I second the use of a reduced power hammer spring. I gave my father a M63 twenty years or more back. He's in his 90's now and still loves to target shoot when I visit, but cocking the hammer on the small J-frame is hard on his hand. I installed a Wolff 8 lb. spring and it does the job and has reliable igniition as well.
 
A new spring -- Wolff makes good ones -- will be the best way for you to go. But this episode illustrates why I never mess with springs on a J-frame beyond sometimes clipping the trigger return spring a coil or two. I rely much more on smoothing all friction points in the action so the revolver runs smoothly, even if the trigger pull is still a bit weighty.
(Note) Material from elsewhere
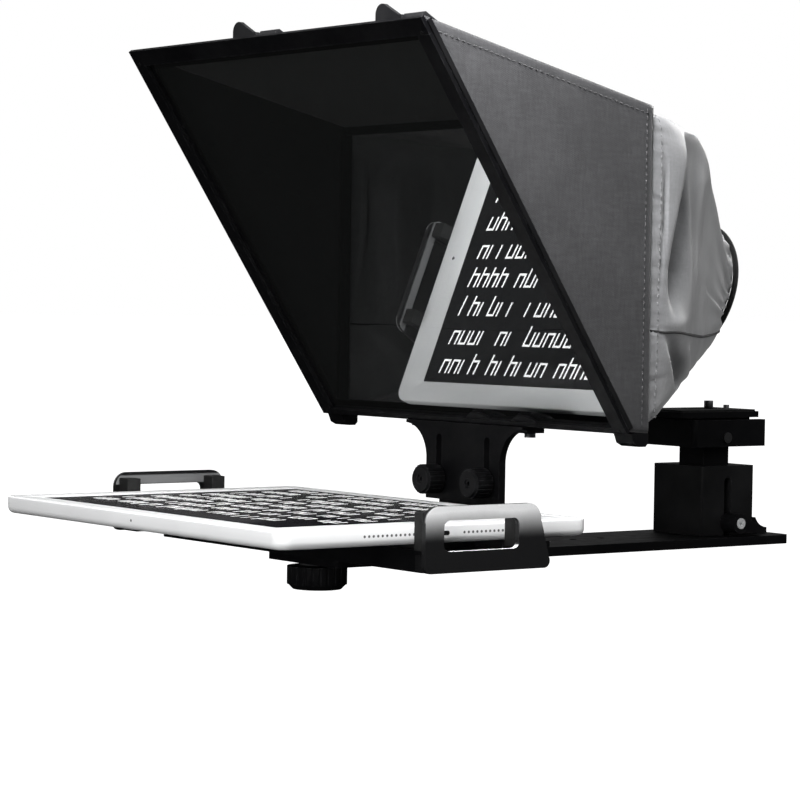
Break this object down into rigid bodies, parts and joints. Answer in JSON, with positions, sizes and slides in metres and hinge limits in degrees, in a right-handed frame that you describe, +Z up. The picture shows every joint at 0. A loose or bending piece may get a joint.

With a rimfire, the reliability (or lack thereof) is not the only factor. Rimfire ammo is dependent to a degree on a consistent firing pin strike for positive and consistent ignition. Lightening the strike can introduce a situation where velocity may vary quite significantly from one round to the next, screwing up accuracy but good in some cases.
 
I haven't been inside a J-frame in some time, but when I did something similar to my Taurus J-frame rimfire clone, I was able to correct the problem by using a small washer behind the spring, to shim the spring where it contacts the frame. I can't remember whether it was a #6 or #8 washer, but I believe it was one of those two sizes. You can stack a few washers and test for reliabilty. Add back as many as you need to ensure reliability. This should work as a stop gap until you get a new spring, or you may decide to just leave it that way.
 
You can get factory mainsprings or reduced power mainsprings from Brownell's. I have started leaving the mainsprings alone on my .22 cal. J frame guns. They need all the power they can get to fire hard case stuff like Aquilla. I do replace the rebound spring with a slightly lighter one, 13 or 14 lb.
 
I too, would get a new spring. Cheap and easy to install. That said, no harm in adding a washer, but even if you get good results, I'd still go aead and order a new spring just to have in case.